The undocumented immigrants (or illegal aliens if you are a Republican) are doing the jobs that Americans will not do.
This is another half truth.
The full truth is that undocumented immigrants are doing the jobs that Americans will not do for wages that are unfairly negotiated by the employers.
I have to remind my Republican friends about this quite often and yes, sometimes I have to remind my Democratic friends.
Last summer, my wife and I were visiting some Republican friends and the topic of illegal immigration came up. Their initial message was that these people are coming here for all the free stuff (that’s another half truth for another time) and when I brought up the fact that most of them are working and not here just for free stuff, their reply was that those people are doing the jobs that Americans will not do and are therefore, a necessary evil. I asked for an example and they mentioned their housekeeper, an undocumented immigrant who cleaned their house twice a week. When I asked why they could not find any local folks to take the job, they said that no one wanted to work. Now these are smart people who run businesses and are quite successful, successful enough to afford a housekeeper. So I asked this question, “If you offered higher wages for your housekeeper, don’t you think that a local citizen would take the job?” They answered, “Why would we do that when we can get an illegal to do it for less?”
I replied, “Well, that would be keeping it legal, and that’s got to count for something?”
They went on to say that if they had to pay wages high enough for a local legal resident, they could not afford a housekeeper in the first place.
And there you have it, the whole truth.
Whenever I hear anyone tell me this half truth, I make the following proposal. There is no job that any undocumented immigrant is doing today that I will not do, not one. However, as a legal resident and American citizen, I will only do that job for a fairly negotiated wage between me and my employer and both of us will agree to not go outside the legal framework to gain unfair advantage over the other.
On a side note, it’s so strange to watch the Sunday news programs this morning and hear Republicans complain about low wages in America and how that is hurting the economy. Since when were Republicans in favor of higher labor costs for their corporate masters? It is going be interesting to see how they spin this cognitive dissonance with their voters
SomervilleTom says
The folks that the GOP panders to with all this don’t care about the immigration status of these workers. This is, quite simply, racism. It is directed primarily at Hispanics, Latinos, and Blacks.

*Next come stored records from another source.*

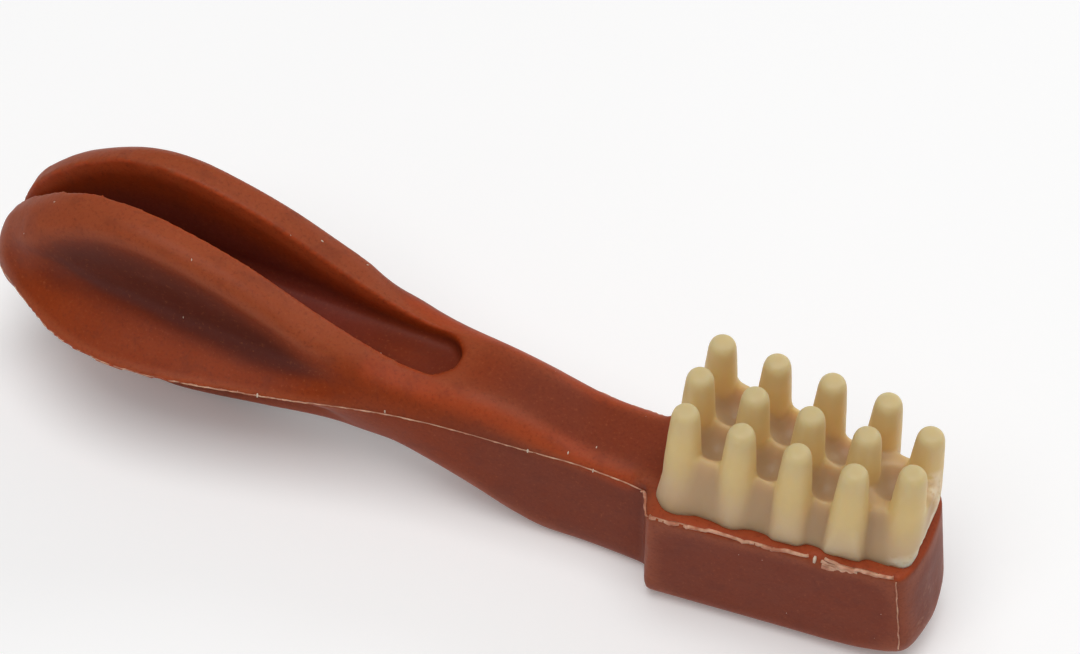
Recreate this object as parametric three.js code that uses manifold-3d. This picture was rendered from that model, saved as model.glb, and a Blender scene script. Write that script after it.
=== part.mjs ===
// A toothbrush-shaped chew for dogs, moulded in two shots: a handle with a tray at its head, and a
// pad of soft pegs that is moulded into the tray. Millimetres; X runs from the tail to the tip, Z is
// up, and the brush lies on z = 0 with the pegs on top.
import * as THREE from "three";
import { mergeVertices } from "three/addons/utils/BufferGeometryUtils.js";
import Module from "manifold-3d";

const wasm = await Module();
wasm.setup();

// ---- Driving dimensions ----
const LENGTH = 118.4;
const TAIL_X = -LENGTH / 2;
const TIP_X = LENGTH / 2;
const PARTING_Z = 15.3; // where the two halves of the mould meet, half way up the handle
const GAP = 0.3; // clearance between the two shots

// Half width at the parting line, and the height of the top and of the underside, along the handle.
const HALF_WIDTH = [
  [TAIL_X, 6], [-54.8, 8.6], [-50, 11.8], [-45.5, 14.2], [-38.5, 15.4], [-31, 14.7], [-18, 11.4],
  [-7.5, 8.3], [1, 6.8], [10, 5.95], [18, 5.3], [28, 5.4],
];
const TOP = [
  [TAIL_X, 18.6], [-54, 24.2], [-48.4, 28.3], [-43, 30.4], [-37.5, 30.7], [-31, 29.5], [-24, 27.2],
  [-15, 22.9], [-7.5, 20.1], [-3, 19.4], [4, 19.5], [9.6, 18.7], [16, 16.8], [20, 16.6], [28, 16.8],
];
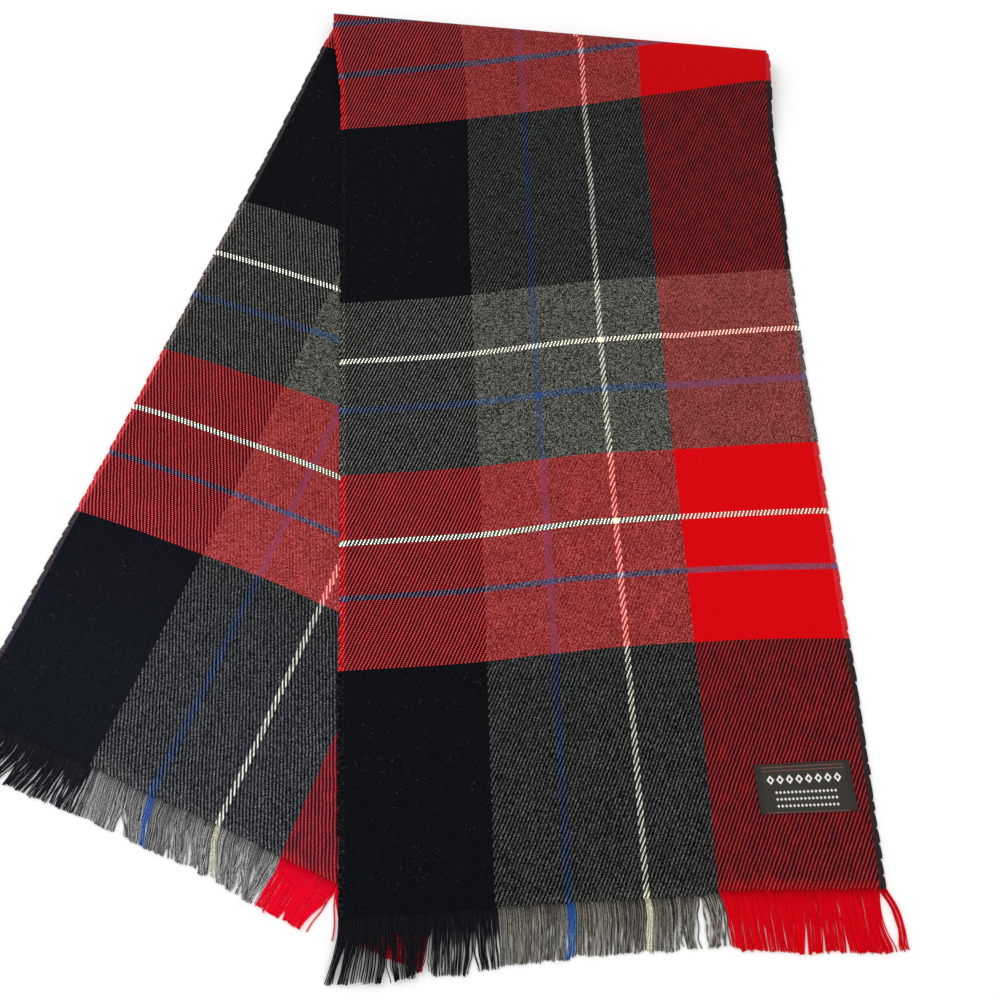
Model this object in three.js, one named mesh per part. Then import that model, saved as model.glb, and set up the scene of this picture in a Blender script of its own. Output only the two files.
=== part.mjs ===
// A plaid scarf: one woven strip with a short yarn fringe on both ends, folded over once near its
// middle and laid on a surface. The upper stretch lies over the lower one, which fans out to its left.
// Millimetres, +X to the right, +Y towards the fold, +Z up; the origin is on the surface, under the
// middle of the whole scarf.
import * as THREE from 'three';

// ---- Driving dimensions ----
const WIDTH = 305; // across the scarf, selvedge to selvedge
const CLOTH = 1.5; // thickness of the woven cloth
const GAP = 0.3; // air between layers, and between pieces where they meet
const FRINGE = 34; // length of the loose yarn ends
const FRINGE_THICKNESS = 1.2;
const BEND_HEIGHT = 14; // height of the soft fold, over everything
const LOFT_REACH = 95; // how far from the fold the upper stretch takes to settle flat
const BEND_DRIFT = 2; // sideways step of the cloth on its way round the fold

// The fold runs between these two points of the plan.
const FOLD_LEFT = new THREE.Vector2(-69.5, 322.4);
const FOLD_RIGHT = new THREE.Vector2(246, 288.4);

// Each stretch runs from the fold to its fringed end. The end's two corners are points of the plan,
// bow is how far the end curves away from the fold, and side says which way the bend carries it.
const STRETCHES = {
  upper: { cornerLeft: [-35, -293.5], cornerRight: [267.5, -277.5], bow: 3.7, side: 1 },
  lower: { cornerLeft: [-260, -174.5], cornerRight: [16, -300], bow: 4.4, side: -1 },
};

// The yarn ends lie in three runs of one colour, between these shares of the scarf's width.
// lean is the angle from -Y, to the right, of the yarn at the left and right of each fringe.
const RUNS = [
  { colour: 'black', from: 0, to: 0.293 },
  { colour: 'grey', from: 0.293, to: 0.6956 },
  { colour: 'red', from: 0.6956, to: 1 },
];
const FRINGE_LEAN = {
  upper: { left: -9, right: 13 },
  lower: { left: -27, right: -22 },
};

// The label is sewn near the upper stretch's right selvedge and its fringed end.
// It is turned a little, so its right end sits higher than its left.
const LABEL = { width: 55, height: 27.5, thickness: 0.8, fromSelvedge: 8.5, fromEnd: 43, turn: 2.2 };

const COLOURS = {
  cloth: 0x3a2a2c,
  black: 0x141620,
  grey: 0x56554f,
  red: 0xc8101e,
  label: 0x2a2422,
};

// ---- The lay of the cloth ----
const foldDirection = FOLD_RIGHT.clone().sub(FOLD_LEFT).normalize();
const foldOutward = new THREE.Vector2(-foldDirection.y, foldDirection.x);

function smoothstep(t) {
  return THREE.MathUtils.smoothstep(t, 0, 1);
}

// A point of the fold line, across = 0 at the left selvedge and 1 at the right one.
function foldPoint(stretch, across) {
  return FOLD_LEFT.clone().lerp(FOLD_RIGHT, across)
    .addScaledVector(foldDirection, (stretch.side * BEND_DRIFT) / 2);
}

// A point of a stretch in plan, along = 0 at the fringed end and 1 at the fold.
function planPoint(stretch, across, along) {
  const end = new THREE.Vector2(...stretch.cornerLeft)
    .lerp(new THREE.Vector2(...stretch.cornerRight), across);
  const point = end.lerp(foldPoint(stretch, across), along);
  point.y += stretch.bow * 4 * across * (1 - across) * (1 - along);
  return point;
}

// The loose end of the yarn that leaves the fringed end at this share of the width.
function fringeTip(name, across) {
  const lean = THREE.MathUtils.degToRad(
    THREE.MathUtils.lerp(FRINGE_LEAN[name].left, FRINGE_LEAN[name].right, across),
  );
  const start = planPoint(STRETCHES[name], across, 0);
  return start.add(new THREE.Vector2(Math.sin(lean), -Math.cos(lean)).multiplyScalar(FRINGE));
}

// How far a point of the plan is inside the lower stretch and its fringe; outside it is negative.
const lowerOutline = [
  fringeTip('lower', 0),
  fringeTip('lower', 1),
  planPoint(STRETCHES.lower, 1, 0),
  FOLD_RIGHT.clone().addScaledVector(foldDirection, BEND_DRIFT),
  FOLD_LEFT.clone().addScaledVector(foldDirection, -BEND_DRIFT),
  planPoint(STRETCHES.lower, 0, 0),
];
function insideLower(point) {
  let inside = Infinity;
  lowerOutline.forEach((corner, i) => {
    const edge = lowerOutline[(i + 1) % lowerOutline.length].clone().sub(corner).normalize();
    inside = Math.min(inside, edge.cross(point.clone().sub(corner)));
  });
  return inside;
}

// Height of the upper stretch's underside: on the lower stretch where there is one, on the surface
// beyond it, and lifted towards the soft fold. It eases down past the edge of the lower stretch.
const EASE_START = 14;
const EASE_LENGTH = 26;
const ON_LOWER = CLOTH + GAP;
const LOFT = BEND_HEIGHT - CLOTH - ON_LOWER;
function restHeight(point) {
  return ON_LOWER * smoothstep((insideLower(point) + EASE_START + EASE_LENGTH) / EASE_LENGTH);
}
function upperHeight(point) {
  const fromFold = Math.max(0, FOLD_LEFT.clone().sub(point).dot(foldOutward));
  const loft = 1 - smoothstep(fromFold / LOFT_REACH);
  return restHeight(point) + LOFT * loft;
}

// ---- Walls ----
// A closed wall on a grid. faces(a, b) gives its under and its over point, a and b from 0 to 1,
// with a to the right and b away from the viewer as seen from the over side.
function wall(name, colour, columns, rows, faces) {
  const positions = [];
  const index = [];
  for (let j = 0; j <= rows; j += 1) {
    for (let i = 0; i <= columns; i += 1) {
      const { under, over } = faces(i / columns, j / rows);
      positions.push(under.x, under.y, under.z, over.x, over.y, over.z);
    }
  }
  const underAt = (i, j) => 2 * (j * (columns + 1) + i);
  const overAt = (i, j) => underAt(i, j) + 1;
  const quad = (a, b, c, d) => index.push(a, b, c, a, c, d);
  for (let j = 0; j < rows; j += 1) {
    for (let i = 0; i < columns; i += 1) {
      quad(overAt(i, j), overAt(i + 1, j), overAt(i + 1, j + 1), overAt(i, j + 1));
      quad(underAt(i, j), underAt(i, j + 1), underAt(i + 1, j + 1), underAt(i + 1, j));
    }
  }
  for (let i = 0; i < columns; i += 1) {
    quad(underAt(i, 0), underAt(i + 1, 0), overAt(i + 1, 0), overAt(i, 0));
    quad(underAt(i + 1, rows), underAt(i, rows), overAt(i, rows), overAt(i + 1, rows));
  }
  for (let j = 0; j < rows; j += 1) {
    quad(underAt(0, j + 1), underAt(0, j), overAt(0, j), overAt(0, j + 1));
    quad(underAt(columns, j), underAt(columns, j + 1), overAt(columns, j + 1), overAt(columns, j));
  }
  const geometry = new THREE.BufferGeometry();
  geometry.setAttribute('position', new THREE.Float32BufferAttribute(positions, 3));
  geometry.setIndex(index);
  geometry.computeVertexNormals();
  const material = new THREE.MeshStandardMaterial({ color: colour, roughness: 0.95, metalness: 0 });
  const mesh = new THREE.Mesh(geometry, material);
  mesh.name = name;
  return mesh;
}

function slabPoint(point, height, thickness) {
  return {
    under: new THREE.Vector3(point.x, point.y, height),
    over: new THREE.Vector3(point.x, point.y, height + thickness),
  };
}

// ---- The pieces ----
// The two stretches stop a gap short of the bend.
function stretchWall(name, columns, rows, heightAt) {
  const stretch = STRETCHES[name];
  const length = planPoint(stretch, 0.5, 0).distanceTo(foldPoint(stretch, 0.5));
  const last = 1 - GAP / length;
  return wall(`${name}_stretch`, COLOURS.cloth, columns, rows, (across, along) => {
    const point = planPoint(stretch, across, along * last);
    return slabPoint(point, heightAt(point), CLOTH);
  });
}

// The soft bend that carries the cloth from the upper stretch round to the lower one.
function bendWall(columns, steps) {
  const outerRadius = BEND_HEIGHT / 2;
  return wall('fold_bend', COLOURS.cloth, columns, steps, (across, round) => {
    const angle = Math.PI * round;
    const base = foldPoint(STRETCHES.upper, across).lerp(foldPoint(STRETCHES.lower, across), round);
    const onArc = (radius) => {
      const point = base.clone().addScaledVector(foldOutward, radius * Math.sin(angle));
      return new THREE.Vector3(point.x, point.y, outerRadius + radius * Math.cos(angle));
    };
    return { under: onArc(outerRadius - CLOTH), over: onArc(outerRadius) };
  });
}

// One run of fringe: a thin slab over the reach of its loose yarns.
function fringeWall(name, run, columns, rows, heightAt) {
  const stretch = STRETCHES[name];
  return wall(`${name}_fringe_${run.colour}`, COLOURS[run.colour], columns, rows, (a, b) => {
    const inset = (0.5 * GAP) / WIDTH;
    const across = THREE.MathUtils.lerp(run.from + inset, run.to - inset, a);
    const tip = fringeTip(name, across);
    const start = planPoint(stretch, across, 0);
    const point = tip.lerp(start, b * (1 - GAP / FRINGE));
    return slabPoint(point, heightAt(point), FRINGE_THICKNESS);
  });
}

// The woven label follows the upper stretch's top face, a gap above it.
function labelWall(columns, rows) {
  const stretch = STRETCHES.upper;
  const width = planPoint(stretch, 0, 0).distanceTo(planPoint(stretch, 1, 0));
  const length = planPoint(stretch, 1, 0).distanceTo(foldPoint(stretch, 1));
  const right = 1 - LABEL.fromSelvedge / width;
  const left = right - LABEL.width / width;
  const bottom = LABEL.fromEnd / length;
  const top = bottom + LABEL.height / length;
  return wall('label', COLOURS.label, columns, rows, (a, b) => {
    const across = THREE.MathUtils.lerp(left, right, a);
    const rise = (a - 1) * LABEL.turn / length;
    const point = planPoint(stretch, across, THREE.MathUtils.lerp(bottom, top, b) + rise);
    return slabPoint(point, upperHeight(point) + CLOTH + GAP, LABEL.thickness);
  });
}

const scarf = new THREE.Group();
scarf.add(stretchWall('lower', 10, 12, () => 0));
scarf.add(bendWall(12, 10));
scarf.add(stretchWall('upper', 24, 48, upperHeight));
for (const run of RUNS) {
  scarf.add(fringeWall('lower', run, 6, 1, () => 0));
  scarf.add(fringeWall('upper', run, 8, 4, restHeight));
}
scarf.add(labelWall(4, 2));

// Set the scarf down with the middle of its box on the origin.
const box = new THREE.Box3().setFromObject(scarf);
const middle = box.getCenter(new THREE.Vector3());
scarf.position.set(-middle.x, -middle.y, -box.min.z);

export default scarf;
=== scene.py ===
from math import pi, radians

import bpy
import numpy as np
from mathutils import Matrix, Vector


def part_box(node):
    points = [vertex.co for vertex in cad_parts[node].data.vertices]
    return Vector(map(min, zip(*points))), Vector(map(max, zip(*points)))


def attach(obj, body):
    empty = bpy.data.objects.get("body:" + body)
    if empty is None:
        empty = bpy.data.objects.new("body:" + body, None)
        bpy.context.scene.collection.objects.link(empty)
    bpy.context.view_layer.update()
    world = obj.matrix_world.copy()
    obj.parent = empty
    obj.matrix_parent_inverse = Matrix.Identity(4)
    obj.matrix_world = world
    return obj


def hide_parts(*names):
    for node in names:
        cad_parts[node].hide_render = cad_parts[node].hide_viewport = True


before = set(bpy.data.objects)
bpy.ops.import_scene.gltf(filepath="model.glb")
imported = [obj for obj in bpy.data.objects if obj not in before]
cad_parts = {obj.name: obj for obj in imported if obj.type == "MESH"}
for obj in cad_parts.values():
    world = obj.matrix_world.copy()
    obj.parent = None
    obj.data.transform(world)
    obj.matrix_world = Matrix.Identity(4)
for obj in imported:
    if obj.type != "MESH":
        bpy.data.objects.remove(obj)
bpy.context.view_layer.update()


# ---- The viewpoint, the light and the surface ----
# The viewer stands at the fringed ends and looks down steeply. The scarf lies on a plain pale table
# top, and two large soft lamps and an even white surround show its weave with hardly any shadow.
MM = 0.001
EYE = (0.0542, -0.2790, 0.650)
LOOK_DOWN = 70.3
LENS = 39.6

camera_data = bpy.data.cameras.new("viewpoint")
camera_data.lens = LENS
camera_data.sensor_width = 36.0
camera_data.clip_start = 0.01
viewpoint = bpy.data.objects.new("viewpoint", camera_data)
viewpoint.location = EYE
viewpoint.rotation_euler = (radians(90 - LOOK_DOWN), 0, 0)
bpy.context.collection.objects.link(viewpoint)
bpy.context.scene.camera = viewpoint


def lamp(name, spot, size, power):
    """A round soft lamp that faces the middle of the scarf."""
    light = bpy.data.lights.new(name, "AREA")
    light.shape = "DISK"
    light.size = size
    light.energy = power
    holder = bpy.data.objects.new(name, light)
    holder.location = spot
    holder.rotation_euler = (-Vector(spot)).to_track_quat("-Z", "Y").to_euler()
    bpy.context.collection.objects.link(holder)


lamp("window_lamp", (-1.3, 1.0, 1.9), 1.2, 14)
lamp("fill_lamp", (1.2, -1.3, 2.2), 2.0, 8)
surround = bpy.data.worlds.new("white_surround")
bpy.context.scene.world = surround
surround.use_nodes = True
surround.node_tree.nodes["Background"].inputs["Color"].default_value = (1, 1, 1, 1)
surround.node_tree.nodes["Background"].inputs["Strength"].default_value = 0.84
bpy.context.scene.view_settings.view_transform = "Standard"


def shade(name, roughness):
    """A new material and its shader."""
    material = bpy.data.materials.new(name)
    material.use_nodes = True
    shader = material.node_tree.nodes["Principled BSDF"]
    shader.inputs["Roughness"].default_value = roughness
    return material, shader


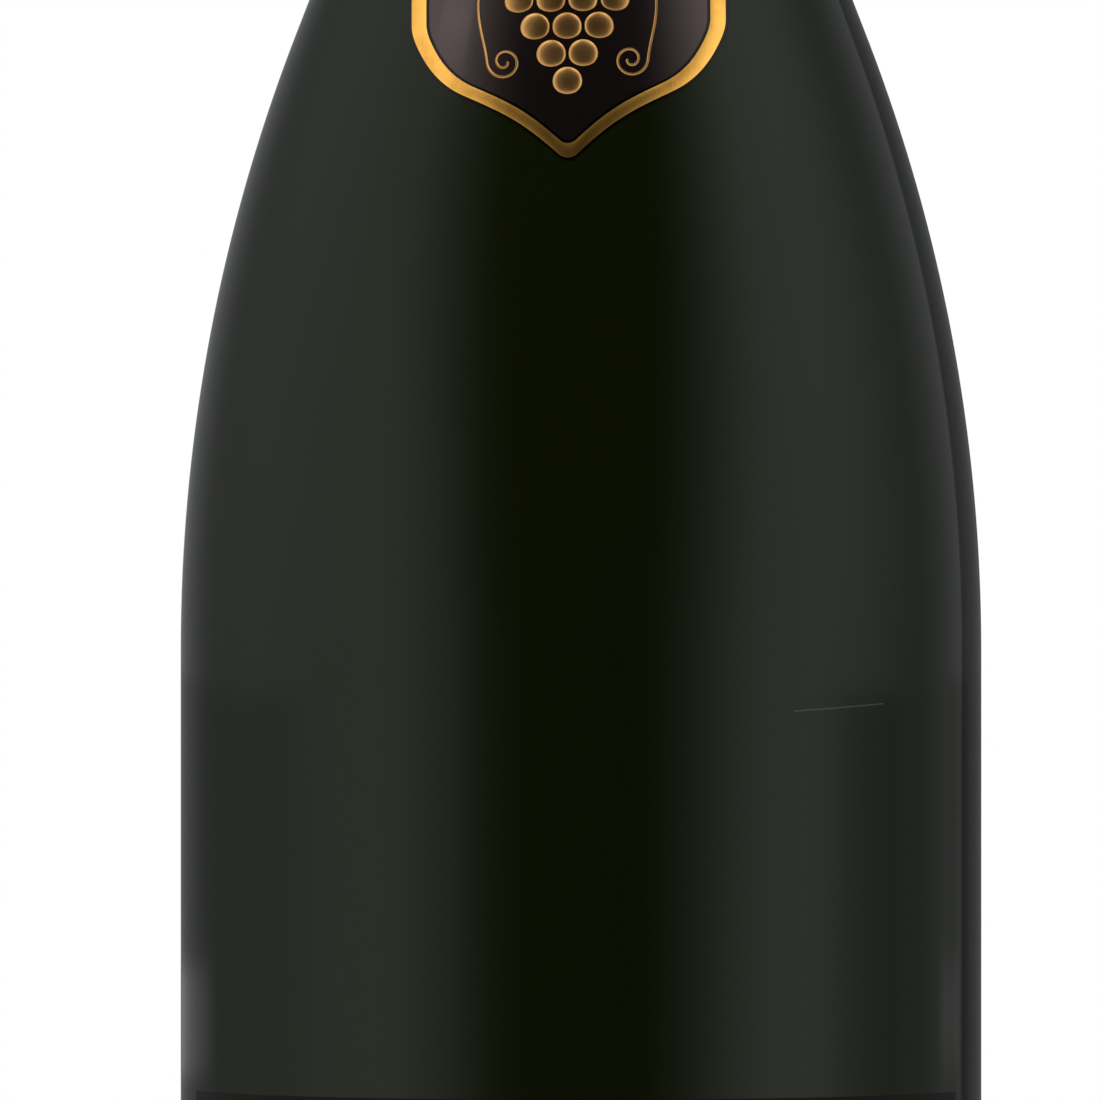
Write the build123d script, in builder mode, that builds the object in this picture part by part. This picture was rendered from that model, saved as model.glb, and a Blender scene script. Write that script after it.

The buses to pick up farm workers wait every morning during planting, growing, and harvest seasons in the west. The work is hard, the pay is low, and anybody willing to do the work is welcome to climb aboard. The whites in the area don’t show up.
The language, propaganda, and stereotypes of the GOP blathering about “illegal” immigration have everything to do with racist fear-mongering, and very little to do with anything else. It is part of the same pattern as the “welfare fraud” and “EBT abuse” that we hear so much of. Finally, it is no accident that the simultaneous “Voter ID” legislation harms precisely the same populations that these dog-whistles incite attacks against.
The game is to pit exploited, fearful, and increasingly poverty-stricken whites against whichever scapegoat is most easily targeted — conveniently distracting that population from paying attention to who is actually plundering them.
jconway says
I believe the largest undocumented immigration population in the Boston area is still Irish immigrants overstaying travel visas and staying with families, it certainly is in New York City . Similarly, the second highest population of undocumented immigrants in Chicago are the 70,000 Polish people living here on expired visas.
On the one hand, I am happy to see the vast majority of Latinos-legal or undocumented-making this a key civil rights and social justice issue for their entire demographic-which will be deciding elections in the near future. On the other hand, it is definitely an issue that crosses ethnic and racial lines and affects millions of undocumented immigrants across the ethnic spectrum. The thing my mother always taught me was, never forget where you came from and never pull the ladder up from behind you. That’s the value that should continue to pervade our immigration debate. We were without papers at one time too.
kirth says
Standing in front of a working-class audience, he told them that Americans wouldn’t do the work that migrant workers do, even for $50 an hour. The audience disputed this, because it’s transparently bullshit,* but it’s a tenet of the Right’s classist worldview. Of course, none of the people who employ migrants have ever even considered offering $50 an hour for that work, but if the immigrant-haters got their wish and saw the borders sealed, those employers might have to offer first-world wages.
* At 40 hours per week, 50 week’s worth of $50 hours works out to $100,000.